Open wangna62691 opened 7 years ago
Concerning the SMRTportal analysis: you've anserwed the 1st,5th & 6th bullet points correctly. P_filter Minimum Polymerase Read Quality (0.75) can be obtained from the protocol definition on the SMRTportal or the Filtered Subreads.csv file. The N50 can be obtained from the Filtering and Subread Filtering reports:
• N50 Polymerase Read Length after filtering (2818 bp) • N50 Subread Length after filtering (940 bp)
Concerning the SMRTanalysis of lambda on zcluster: everything looks good. One thing to note: when you update a previous comment, I don't get notified so I can't see you've submitted your work. In the future, when you post new information, please do it in a new comment.
• record link to evaluation script https://github.com/wangna62691/PacBio_Assembly/blob/master/smartpipe_ecoli.sh • record exact command used to submit job
qsub -q rcc-30d smrtpipe_ecolo.sh
• record GitHub revision of script used https://github.com/wangna62691/PacBio_Assembly/blob/632fee9897bdc604096010159b6d8e30f9927286/smartpipe_ecoli.sh • report the number of variants detected between your Canu assembly and the polished version generated by the smrtpipe 3768.
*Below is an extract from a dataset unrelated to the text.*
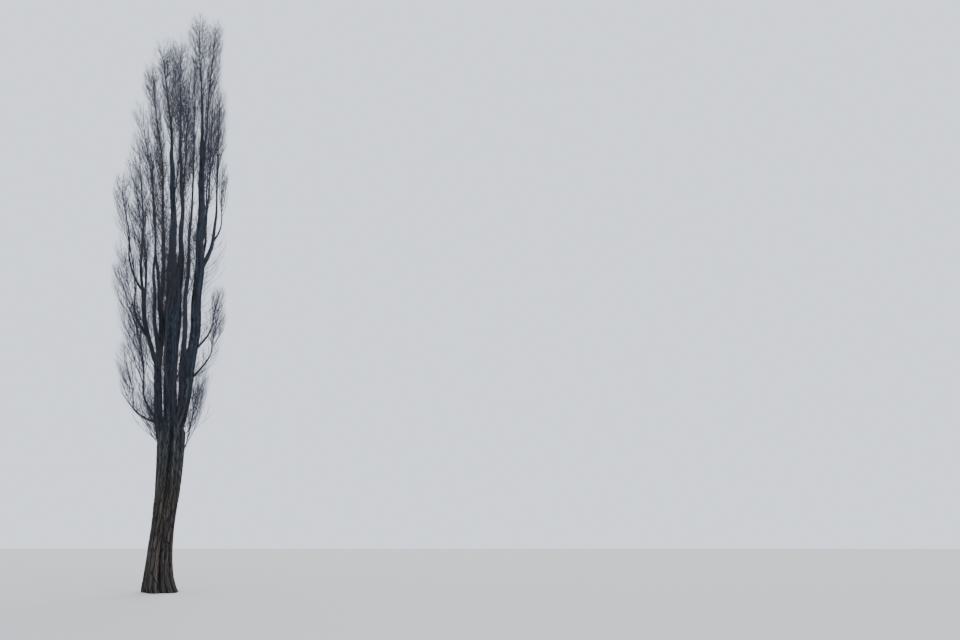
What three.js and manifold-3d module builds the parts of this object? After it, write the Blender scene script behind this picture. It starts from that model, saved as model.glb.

There is a data folder in the Ecoli_out_new2 folder, variants number is reported in the file variants.bed. I count the variants number by
cat variants.bed |grep -c 'tig'
You will need to change a couple things to get this to work: 1) change the following line from:
ls /escratch4/s_150/s_150_Mar_30/E01_1/Analysis_Results/*bas.h5 > $basedir1/Ecoli.fofn
to
ls /escratch4/s_150/s_150_Mar_30/E01_1/Analysis_Results/*bax.h5 > $basedir1/Ecoli.fofn
This is needed since the new E. coli data uses .bax.h5 files instead of bas.h5 files.
2) Line 26 needs to go before line 17, i.e. you need to format the reference sequence before you use it.
3) You need to make sure that you have the location of the reference in your settings.xml set properly. It should looks something like this:
<param name="reference" hidden="true">
<value>/home/student/binf8940/s_150/2nd_data/ecoli-auto/ECOLI_CANU</value>
</param>
Everything is correct and complete. One comment though: when updating information in a thread, it is better to make a new comment than to edit an old comment. This way you can see what problems you had and how you solved them. This is helpful when you are writing up your methods or when you encounter a similar problem in the future.
P_filter Minimum Subread Length: 50 P_filter Minimum Polymerase Read Quality: 0.75 N50 Polymerase Read Length after filtering: 2818 N50 Subread Length after filtering: 940 Mean Mapped Subread Concordance: 0.862 Mean Mapped Subread Coverage: 75.51
PacBio SMRTAnalysis Lab II record link to evaluation script https://github.com/wangna62691/PacBio_Assembly/blob/master/smartpipe_p4c4.sh
• record exact command used to submit job
• record GitHub revision of script used https://github.com/wangna62691/PacBio_Assembly/blob/master/smartpipe_p4c4.sh
• report if the consensus.fasta sequence generated via the SMRT portal GUI is the same as the one you have generated on zcluster
Yes, they are exactly the same sequence.